Since I don't pass, I really don't have much choice about being out. As for proud ...

I'm proud of being me, and being a woman is part of that. Thinking of myself as a woman establishes me; thinking of myself as trans doesn't. I think that's because a woman is what I am; trans is just how I came to myself, and it matters less and less as time goes by. Even the things that distinguish me from cis girls tend to fade into the background; I come to respond to and deal with them on autopilot, without thinking about them.

I sometimes see myself in my mind's eye as a cis female -- not because I feel inadequate, and not wistfully; but because it's how I picture my soul, my deep self. I'm that youngish woman in her early 30's in the pleated skirt, standing in her house before the glass patio doors, drinking in the morning sun. I can't see my face, but I am beautiful; because the woman I see is a beautiful thing to be. She is my best self, my innocent and joyous self, and I am she -- at least, in my best moments.
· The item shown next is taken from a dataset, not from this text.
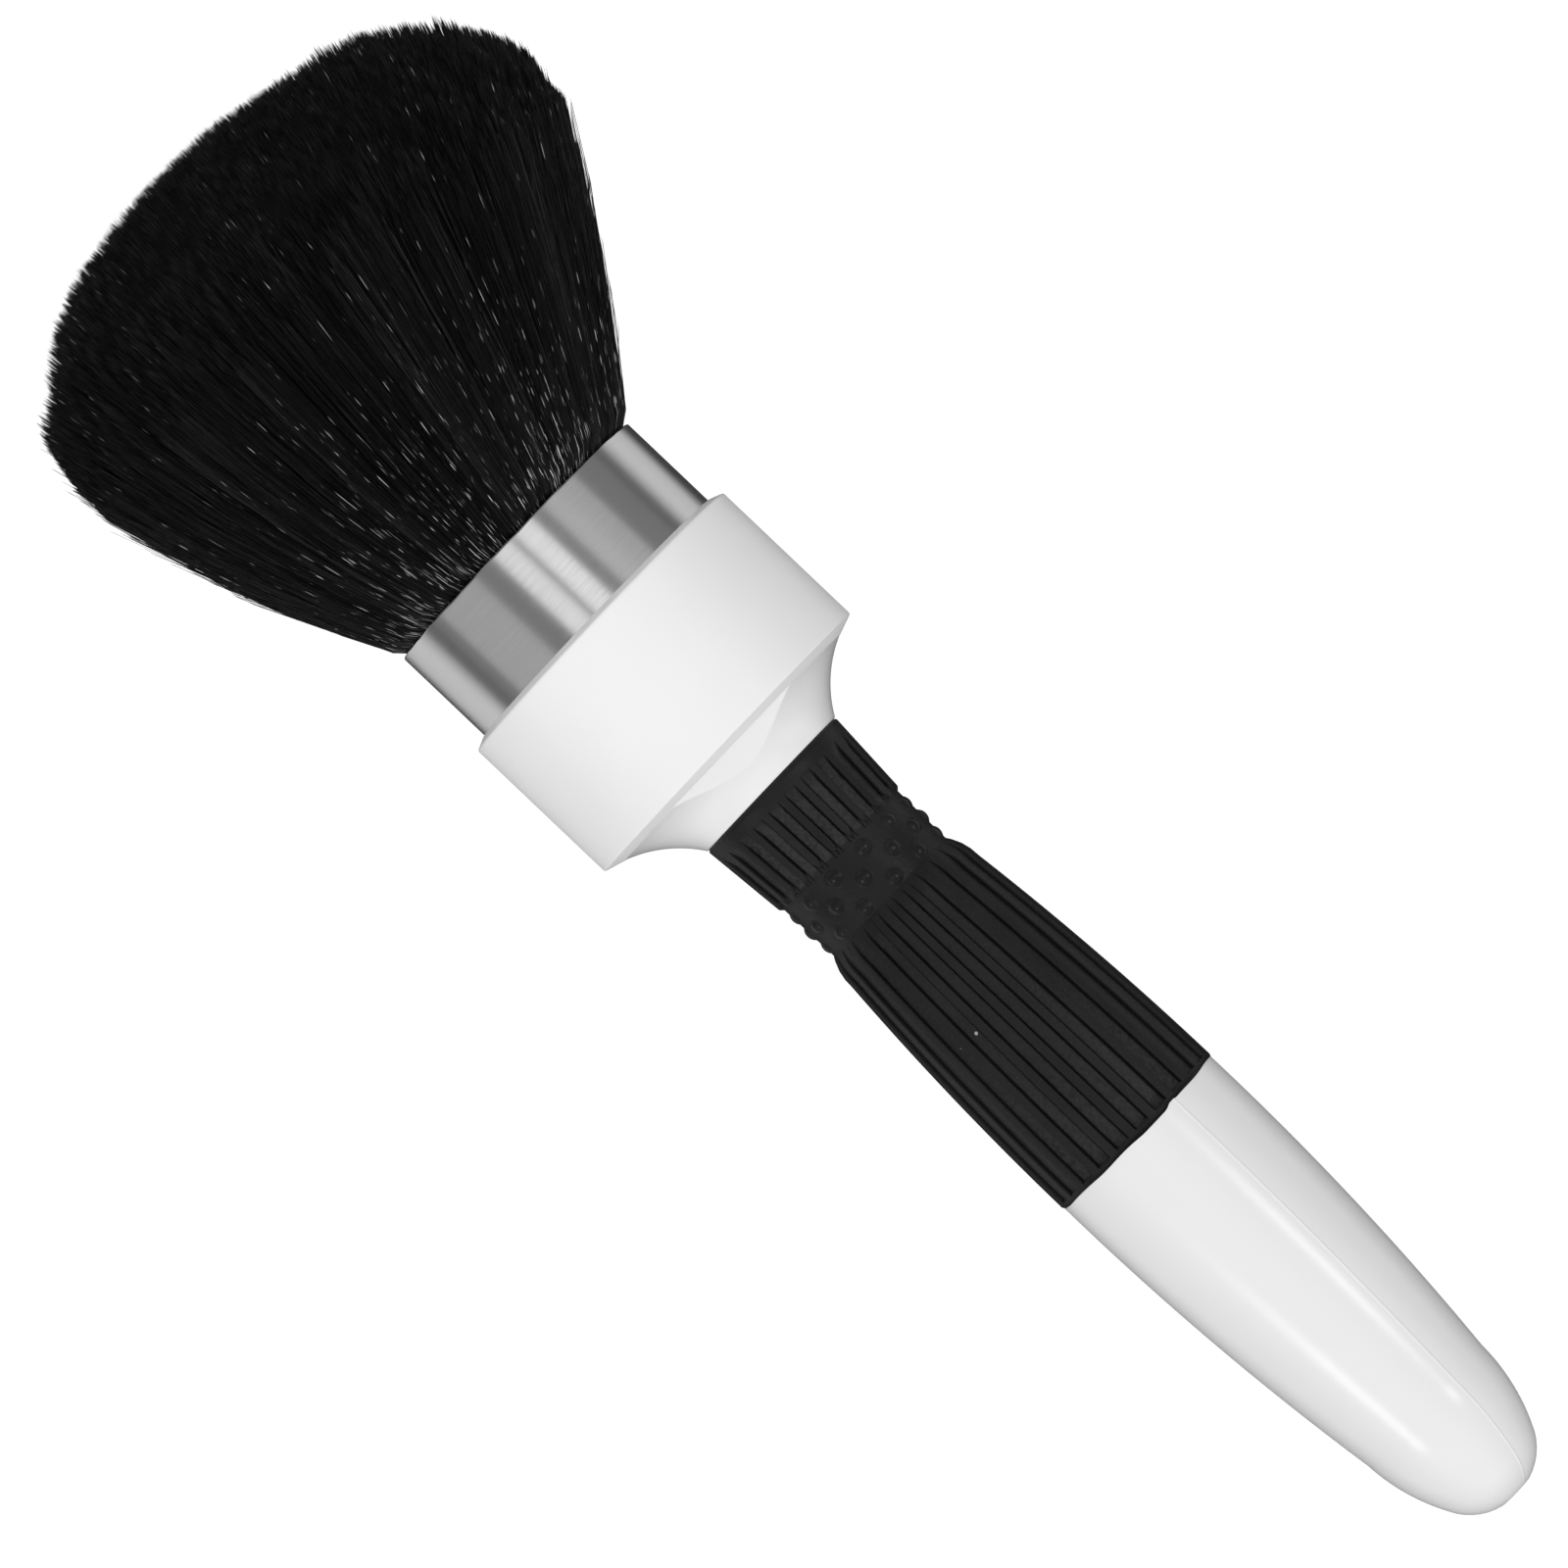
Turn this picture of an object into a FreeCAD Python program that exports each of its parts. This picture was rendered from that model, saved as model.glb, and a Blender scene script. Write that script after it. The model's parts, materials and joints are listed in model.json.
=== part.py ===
"""Neck duster brush: a flared bristle tuft set in an aluminium ferrule, a white drum and neck,
a rubber grip with ribs and nubs, and a hollow white tail.

Every piece is drawn along its own X axis, with station 0 at the middle of the drum and the tail
at +X, and is then laid down in the resting pose: tuft and tail on the plane Z = 0."""

import FreeCAD, Part
import Sketcher
import math
import os

SIZES = {
    # ferrule: a thin tube that stands out of the drum
    "ferruleMouth": -22.8, "ferruleEnd": 7.2, "ferruleRadius": 18.0, "ferruleWall": 0.7,
    # drum: the cup that holds the ferrule
    "drumTop": -10.4, "drumBottom": 10.4, "drumRadius": 19.75, "drumBore": 18.05,
    "drumTopEdge": 18.3, "drumTopDraft": 0.6, "drumBottomEdge": 17.3, "drumBottomDraft": 0.8,
    "drumScrewHole": 1.9,
    # screw, washer and backing disc
    "screwRadius": 1.6, "screwHeadRadius": 3.5, "screwHeadHeight": 2.5, "screwReach": 17.0,
    "screwSlotWidth": 0.9, "screwSlotLength": 4.2, "screwSlotDepth": 1.3,
    "washerRadius": 5.0, "washerThickness": 0.8,
    "discRadius": 17.2, "discTop": 2.3, "discThickness": 1.2,
    # bristles: root end, bound waist and plug inside the ferrule
    "rootRadius": 17.1, "rootLap": 1.0, "bindingRadius": 15.8, "bindingTop": -14.0, "rootEnd": -8.0,
    "threadRadius": 0.5, "threadPitch": 0.9, "resinRadius": 17.25,
    "spreaderTip": -34.0, "spreaderTipRadius": 2.5, "spreaderRadius": 6.0, "spreaderTaper": 14.0,
    # neck: trumpet flare, cored flange and stem
    "flareRadius": 17.2, "flareArc": 14.6, "flangeCoreInner": 5.0, "flangeCoreOuter": 10.4,
    "flangeCoreDepth": 2.6, "pilotDepth": 15.4, "stemRadius": 8.0, "stemBore": 5.6,
    "stemBoreTop": 28.0, "stemEnd": 84.0,
    "scoopDepthTop": 14.45, "scoopDepthEnd": 11.9, "scoopEnd": 14.3, "scoopArc": 18.0,
    # grip
    "gripTop": 16.3, "gripTopRadius": 10.27, "gripEnd": 72.2, "gripEndRadius": 11.84,
    "bandEnd": 18.1, "bandRadius": 10.16, "upperEnd": 26.5, "upperRadius": 9.54,
    "waistTop": 26.8, "waistTopRadius": 9.13, "waistEnd": 34.45, "waistRadius": 9.02,
    "shoulderEnd": 38.2, "shoulderRadius": 10.15, "shoulderArc": 6.3, "gripArc": 361.0,
    "panelDepth": 0.4, "panelAngle": 9.0, "rimWidth": 1.0, "clearOfGrip": 14.0,
    "ribPitch": 15.0, "ribCount": 24.0, "nubCount": 12.0,
    "nubRadius": 1.0, "nubFoot": 8.5, "nubShoulder": 9.36, "nubTop": 9.56, "nubArc": 2.6,
    "firstNubRow": 28.55, "nubRowPitch": 2.35,
    # tail
    "tailMouthRadius": 11.7, "tailBend": 116.2, "tailBendRadius": 9.22, "tailArc": 341.5,
    "tailNose": 127.1, "tailNoseRadius": 6.25, "tailBendArc": 23.7,
    "tailTip": 130.1, "tailTipRadius": 2.2, "tailNoseArc": 7.0,
    "tailWallTip": 3.0, "tailInnerNose": 122.5, "tailInnerNoseRadius": 4.2,
    "tailInnerBend": 112.0, "tailInnerBendRadius": 7.4, "tailInnerRadius": 9.0,
    "seamRaise": 0.07, "seamAngle": 1.2, "seamFoot": 1.0,
    # resting pose
    "restTilt": 6.9, "gripTurn": 2.5, "tailTurn": 62.5,
}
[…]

My sister urged me to read the "Anne of Green Gables" series, so I've begun them, roughly half a century late. For some reason, they brought me to the realization that we trans people partake of a quality of innocence -- which surprised me. Why innocence? I think it's because we have been forced to face life stripped of defenses. We have faced the darkness. Like Eowyn, we have stood before the Ringwraith, tears running down our cheeks, without hope, yet knowing we can neither run nor turn aside.

I used to think of living stealth as the brass ring for a trans girl. I don't anymore. For one thing, I know at least some who do so spend a lot of time worried someone will learn their secret; I suspect this is true of many. The one undeniable positive of being able to pass 24/7 is that people wouldn't have to make a mental adjustment to deal with you as who you are, and that would be nice; but on balance I don't think it would be worth it. Besides, I recently discovered that I don't have to pass for people to see me as a woman. Just a few days ago, a customer I deal with regularly, a cis male in his 50s, at least, was leaving after I had assisted him, and said, "Thank you, darl --" and stopped himself. He was responding to me -- not what I looked like, but to me. It's terribly encouraging to realize that that can happen.